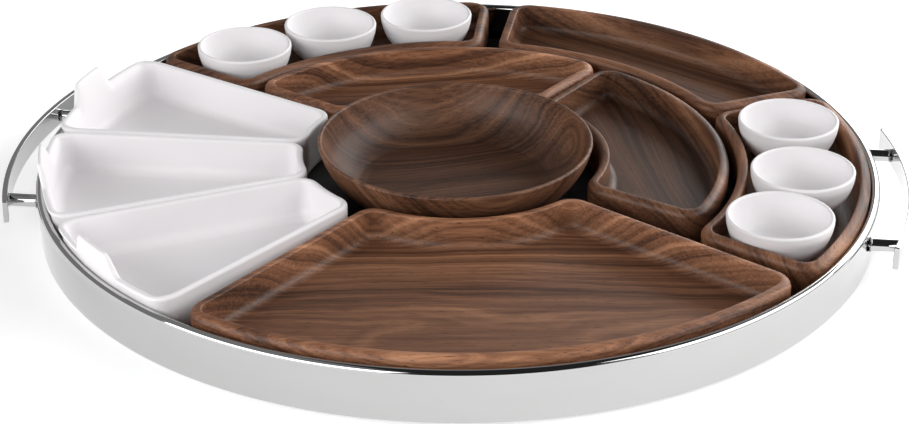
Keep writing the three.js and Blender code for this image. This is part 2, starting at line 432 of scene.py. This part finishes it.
def walnut(name, grain_angle, seed, heart, warp, tone):
    """Oiled walnut, darkened towards the floors of its hollows by painted shade. The grain runs along
    grain_angle, and heart is where the tree's middle was, across the grain and below it, in metres."""
    g = Graph(name)
    coords = g.coords()
    turned = g.mapping(coords, location=(seed * 1.7, 0, 0), rotation=(0, 0, -math.radians(grain_angle)))
    wander = g.noise(g.mapping(turned, location=(seed * 3.1, seed, 0), scale=(3.0, 9.0, 9.0)), 1.0, 2.0)
    ripple = g.noise(g.mapping(turned, location=(seed, 7.0, 0), scale=(16.0, 30.0, 30.0)), 1.0, 3.0)
    split = g.node("ShaderNodeSeparateXYZ")
    g.link(turned, split.inputs[0])
    across = g.math("SUBTRACT", split.outputs["Y"], heart[0])
    below = g.math("SUBTRACT", split.outputs["Z"], heart[1])
    squares = g.math("MULTIPLY_ADD", across, across, g.math("MULTIPLY", below, below))
    radius = g.math("SQRT", squares)
    radius = g.math("MULTIPLY_ADD", g.math("SUBTRACT", wander, 0.5), warp * 4.0, radius)
    radius = g.math("MULTIPLY_ADD", g.math("SUBTRACT", ripple, 0.5), warp * 0.55, radius)
    bands = g.noise_line(radius, 60.0, 3.0, 0.62)
    lines = g.noise_line(radius, 330.0, 3.0, 0.6)
    patches = g.noise(g.mapping(turned, location=(0, seed, 3.0), scale=(3.0, 12.0, 12.0)), 1.0, 2.0)
    fibre = g.noise(g.mapping(turned, location=(seed, 0, 0), scale=(14.0, 520.0, 520.0)), 1.0, 4.0, 0.6)
    pores = g.noise(g.mapping(turned, scale=(90.0, 1500.0, 1500.0)), 1.0, 2.0, 0.5)
    figure = g.math("MULTIPLY_ADD", g.math("SUBTRACT", lines, 0.5), 0.50, bands)
    figure = g.math("MULTIPLY_ADD", g.math("SUBTRACT", patches, 0.5), 0.40, figure)
    figure = g.math("MULTIPLY_ADD", g.math("SUBTRACT", fibre, 0.5), 0.52, figure)
    colour = g.ramp(figure, [
        (0.22, (0.036, 0.014, 0.007)),
        (0.37, (0.098, 0.040, 0.020)),
        (0.50, (0.180, 0.077, 0.039)),
        (0.63, (0.262, 0.118, 0.060)),
        (0.80, (0.400, 0.195, 0.105)),
    ])
    colour = g.mix(g.spread(pores, 0.60, 0.74), colour, (0.035, 0.017, 0.011))
    # Painted shade: the colour darkens from the lip down to the floor, standing in for shade in the
    # hollows; each piece's tone is multiplied in
    painted_shade_and_tone = g.spread(g.height(coords), (STAND + WOOD_FLOOR) * MM, WOOD_TOP * MM, PAINTED_FLOOR_SHADE, 1.0)
    painted_shade_and_tone = g.math("MULTIPLY", painted_shade_and_tone, tone)
    toned = g.mix(1.0, colour, g.grey(painted_shade_and_tone), "MULTIPLY")
    g.link(toned, g.shader.inputs["Base Color"])
    g.link(g.spread(fibre, 0.25, 0.75, 0.42, 0.56), g.shader.inputs["Roughness"])
    g.set(Specular_IOR_Level=0.38)
    g.bump(g.math("MULTIPLY_ADD", pores, -0.5, fibre), 0.35, 0.00025)
    return g.material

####

Recopy all the lines exactly as they appear.

• **Correct answer**:
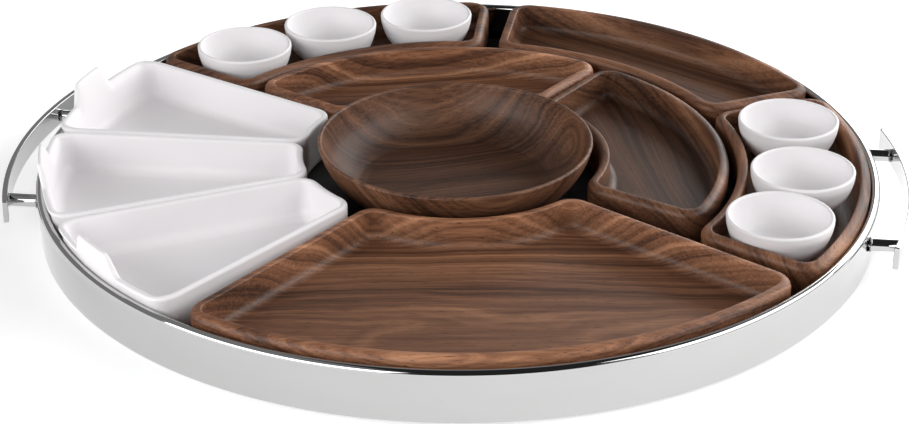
Keep writing the three.js and Blender code for this image. This is part 2, starting at line 432 of scene.py. This part finishes it.
def walnut(name, grain_angle, seed, heart, warp, tone):
    """Oiled walnut, darkened towards the floors of its hollows by painted shade. The grain runs along
    grain_angle, and heart is where the tree's middle was, across the grain and below it, in metres."""
    g = Graph(name)
    coords = g.coords()
    turned = g.mapping(coords, location=(seed * 1.7, 0, 0), rotation=(0, 0, -math.radians(grain_angle)))
    wander = g.noise(g.mapping(turned, location=(seed * 3.1, seed, 0), scale=(3.0, 9.0, 9.0)), 1.0, 2.0)
    ripple = g.noise(g.mapping(turned, location=(seed, 7.0, 0), scale=(16.0, 30.0, 30.0)), 1.0, 3.0)
    split = g.node("ShaderNodeSeparateXYZ")
    g.link(turned, split.inputs[0])
    across = g.math("SUBTRACT", split.outputs["Y"], heart[0])
    below = g.math("SUBTRACT", split.outputs["Z"], heart[1])
    squares = g.math("MULTIPLY_ADD", across, across, g.math("MULTIPLY", below, below))
    radius = g.math("SQRT", squares)
    radius = g.math("MULTIPLY_ADD", g.math("SUBTRACT", wander, 0.5), warp * 4.0, radius)
    radius = g.math("MULTIPLY_ADD", g.math("SUBTRACT", ripple, 0.5), warp * 0.55, radius)
    bands = g.noise_line(radius, 60.0, 3.0, 0.62)
    lines = g.noise_line(radius, 330.0, 3.0, 0.6)
    patches = g.noise(g.mapping(turned, location=(0, seed, 3.0), scale=(3.0, 12.0, 12.0)), 1.0, 2.0)
    fibre = g.noise(g.mapping(turned, location=(seed, 0, 0), scale=(14.0, 520.0, 520.0)), 1.0, 4.0, 0.6)
    pores = g.noise(g.mapping(turned, scale=(90.0, 1500.0, 1500.0)), 1.0, 2.0, 0.5)
    figure = g.math("MULTIPLY_ADD", g.math("SUBTRACT", lines, 0.5), 0.50, bands)
    figure = g.math("MULTIPLY_ADD", g.math("SUBTRACT", patches, 0.5), 0.40, figure)
    figure = g.math("MULTIPLY_ADD", g.math("SUBTRACT", fibre, 0.5), 0.52, figure)
    colour = g.ramp(figure, [
        (0.22, (0.036, 0.014, 0.007)),
        (0.37, (0.098, 0.040, 0.020)),
        (0.50, (0.180, 0.077, 0.039)),
        (0.63, (0.262, 0.118, 0.060)),
        (0.80, (0.400, 0.195, 0.105)),
    ])
    colour = g.mix(g.spread(pores, 0.60, 0.74), colour, (0.035, 0.017, 0.011))
    # Painted shade: the colour darkens from the lip down to the floor, standing in for shade in the
    # hollows; each piece's tone is multiplied in
    painted_shade_and_tone = g.spread(g.height(coords), (STAND + WOOD_FLOOR) * MM, WOOD_TOP * MM, PAINTED_FLOOR_SHADE, 1.0)
    painted_shade_and_tone = g.math("MULTIPLY", painted_shade_and_tone, tone)
    toned = g.mix(1.0, colour, g.grey(painted_shade_and_tone), "MULTIPLY")
    g.link(toned, g.shader.inputs["Base Color"])
    g.link(g.spread(fibre, 0.25, 0.75, 0.42, 0.56), g.shader.inputs["Roughness"])
    g.set(Specular_IOR_Level=0.38)
    g.bump(g.math("MULTIPLY_ADD", pores, -0.5, fibre), 0.35, 0.00025)
    return g.material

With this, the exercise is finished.